Assistant Fire Chief Bobby Johnson said he will always remember how H.M. believed in him and said he leaves big shoes to fill.
“H.M. came to me and said, ‘young man, do you have what it takes?’ and I said I’d give it a try, and he told me that’s all he could ask,” Johnson said. “I’m here today after 33 years and I’m still a firefighter. He’s put confidence in me over the years and moved me up through the fire department and I’m honored. Those are some big shoes to fill here in Russell County. They’ll probably never truly be filled. The knowledge that man had is incredible.”
Lieutenant Jeff Wilson with the Russell Springs Fire Department said H.M. was more than just a fire chief, but was a mentor and father figure for many of the firefighters.
“He’s taught us all a lot,” Wilson said. “He had that tough side to him, but he was a mentor and a role model to a lot of us.”
Russell County Sheriff Derek Polston said he came to know H.M. through working in law enforcement.
“I can’t tell you how many times I’ve called on H.M. at 2 a.m. or 4 a.m., whether we have had a missing person or something like that, my first call was always to H.M.,” Polston said. “I knew H.M. would always have my back. That man is sadly going to be missed. He was one of a kind.”
Firefighter Brian “Hooty” Stephens said H.M. was someone he always looked up to growing up.

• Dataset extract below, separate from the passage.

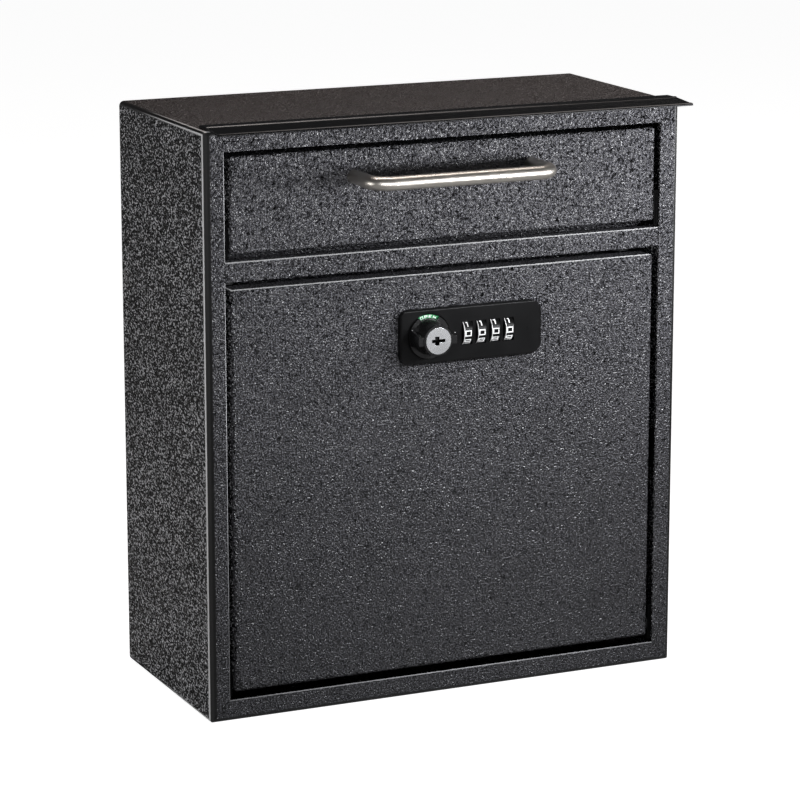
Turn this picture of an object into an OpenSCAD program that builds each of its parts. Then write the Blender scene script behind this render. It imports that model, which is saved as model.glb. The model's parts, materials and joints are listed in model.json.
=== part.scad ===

“I always looked up to those guys on the fire department growing up and especially H,” Stephens said. “There’s just not another man like him.”
Rick Godbey, Chief of the Russell County Rescue Squad, said he came to know H.M. close over the last three years.
“He taught me a lot in those three years,” Godbey said, noting that H.M. was one of the founding members of the rescue squad. “Without H.M., this county would be 20 years back. That’s my personal belief… He always had my back, and that man could just never be replaced.”
And Stephens said H.M. always took care of the firefighters.
“H.M. made sure we always had what we needed, and he always took care of the guys,” Stephens said. “We’re his boys and we’re his family. We loved the man to death and we wouldn’t be who we are without him and his guidance. Russell County wouldn’t be Russell County without H.M. Bottom.”
“We’ve lost a legend and a hero in Russell County,” Johnson added.